The absolute numbers of infra-red thermometers are not to be believed, or even the relative numbers unless the materials have identical emissivity. If the floor covering has a higher emissivity than that inherently presumed by the IR thermometer it could easily be reading 3-5F high, and if it's emissivity is a lot lower it can read even 10F or more lower. Comparing the IR thermometer's number against the room-air thermometer for the delta to come up with a BTU/ft number, keep in mind that the number has very large error bars around it. When you point it at the PEX going into the brass or bronze manifold the PEX temp reads a lot hotter than the brass or bronze. Spray paint them both (any color you like), and the detected temp differences will be small, now that the emissivity is identical.

Black hockey tape is a nice way to get a solid reading from any surface. I don't think a wood floor surface emissivity is usually very crazy for an IR thermometer though.

I KNEW that hockey tape had to serve SOME useful function! (Saves on having to scrape paint later! :-) )

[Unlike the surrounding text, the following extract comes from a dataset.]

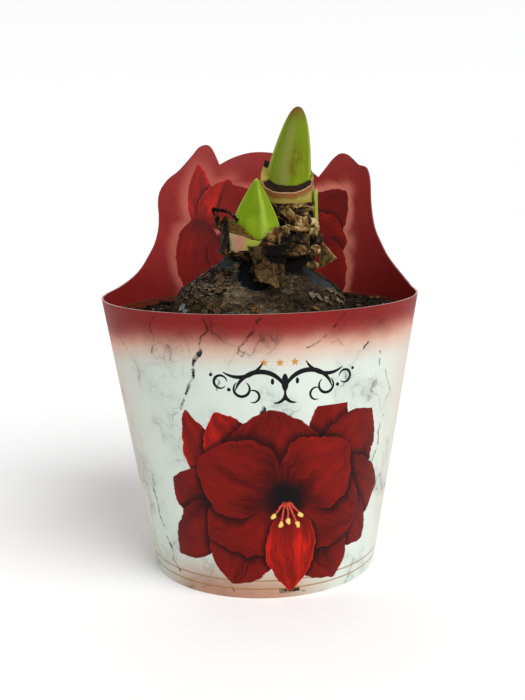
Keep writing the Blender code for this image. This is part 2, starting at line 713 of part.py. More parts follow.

Wood floors may vary a bit with the finish surface, but IR thermometers still aren't going to give you better than 2F accuracy in absolute temp even with the emissivity dead-on the designed in assumptions (unless you're willing to drop a lot o' shekels.) They're much better at relative readings. You might do better to measure the temp of an interior wall with the IR thermometer for the room temp reading to determine the delta rather than a wall-mounted air thermometer.